La suite des annonces concerne l’enseignement privé et la signature d’un protocole avec le Secrétariat général de l’enseignement catholique qui vise à augmenter le nombre d’élèves issus de milieux défavorisés dans le privé. Pour atteindre cet objectif l’enseignement catholique a pris l’engagement d’augmenter de 50% d’ici 5 ans le nombre d’établissements proposant des tarifs adaptés aux revenus des familles défavorisées pour multiplier par deux le nombre d’élèves boursiers. Ainsi le Ministre Pap Ndiaye organise la fuite des meilleurs élèves de l’éducation prioritaire vers le privé.

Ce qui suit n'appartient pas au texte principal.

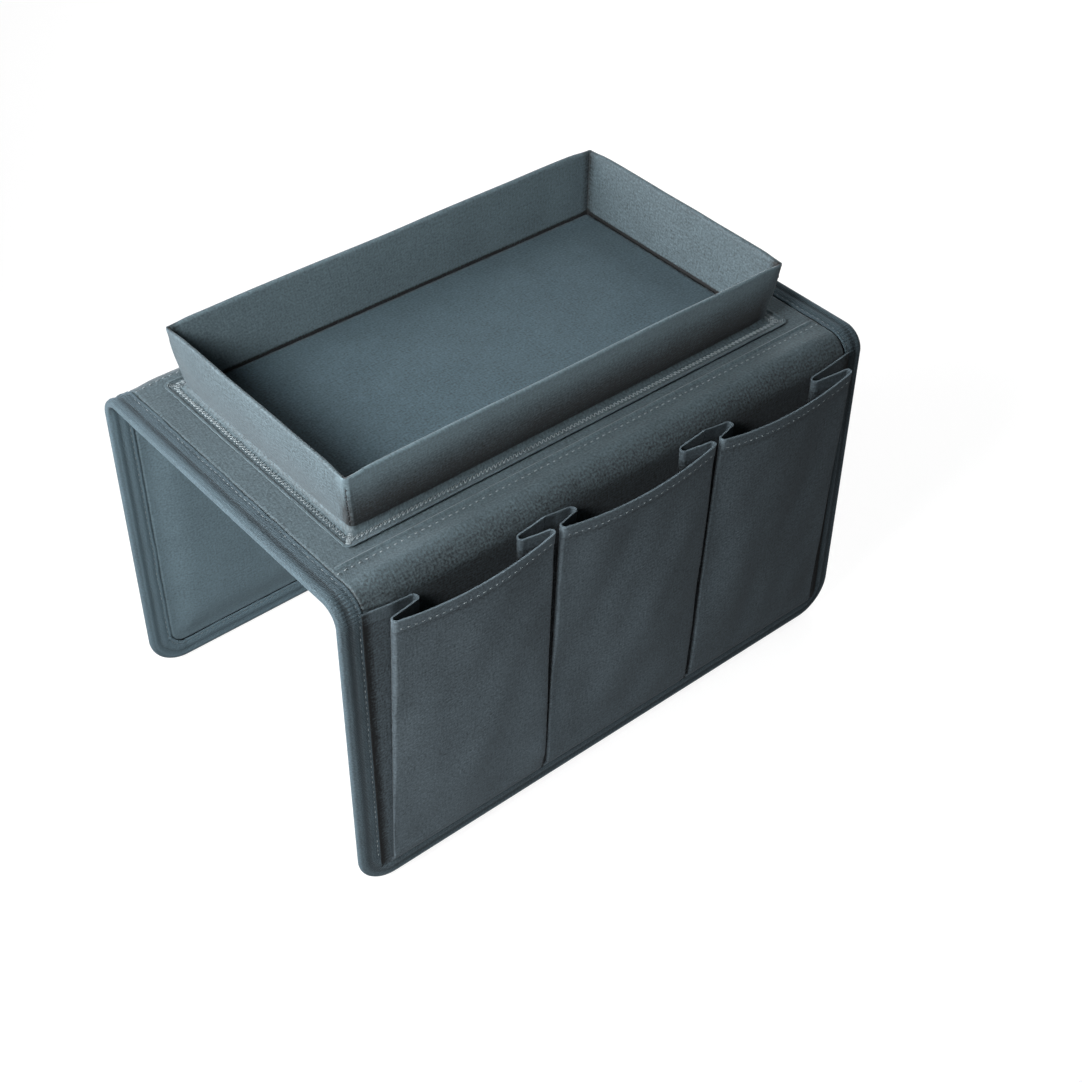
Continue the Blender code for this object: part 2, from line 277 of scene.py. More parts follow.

Pour atteindre son objectif de démantèlement de l’école publique, le Ministre a annoncé six mesures : la publicité par l’Éducation nationale des tarifs du privé, l’augmentation de la part d’élèves à besoins particuliers dans le privé, l’implantation du privé dans les quartiers socialement mixtes, une communication renforcée entre les académies et le privé et enfin un encouragement des collectivités territoriales à attribuer les mêmes aides sociales (cantine, transports…) aux élèves du privé qu’à ceux du public et à financer les travaux de rénovation énergétique des bâtiments scolaires du privé.
Ces annonces sont particulièrement inquiétantes dans le contexte de sous-financement de l’école publique. Dans la continuité de Blanquer et de sa loi pour “l’école de la confiance” qui avait permis un transfert d’argent public vers le privé avec la scolarisation obligatoire dès 3 ans, Ndiaye met en oeuvre une politique éducative au profit de l’enseignement privé.
L’Éducation nationale organise et finance la ségrégation scolaire en maintenant un dualisme scolaire. Lorsqu’un collège favorisé est situé près d’un établissement défavorisé, dans 85% des cas c’est un établissement privé. Ainsi la présence de l’établissement privé nuit à la mixité sociale.
SUD éducation réaffirme son opposition ferme et entière au financement de l’enseignement privé par l’argent public.
Pour venir à bout de l’évitement scolaire, SUD éducation revendique :
- des moyens aux écoles et collèges de l’éducation prioritaire et réintroduire les lycées dans l’éducation prioritaire,
- la nationalisation des établissements privés.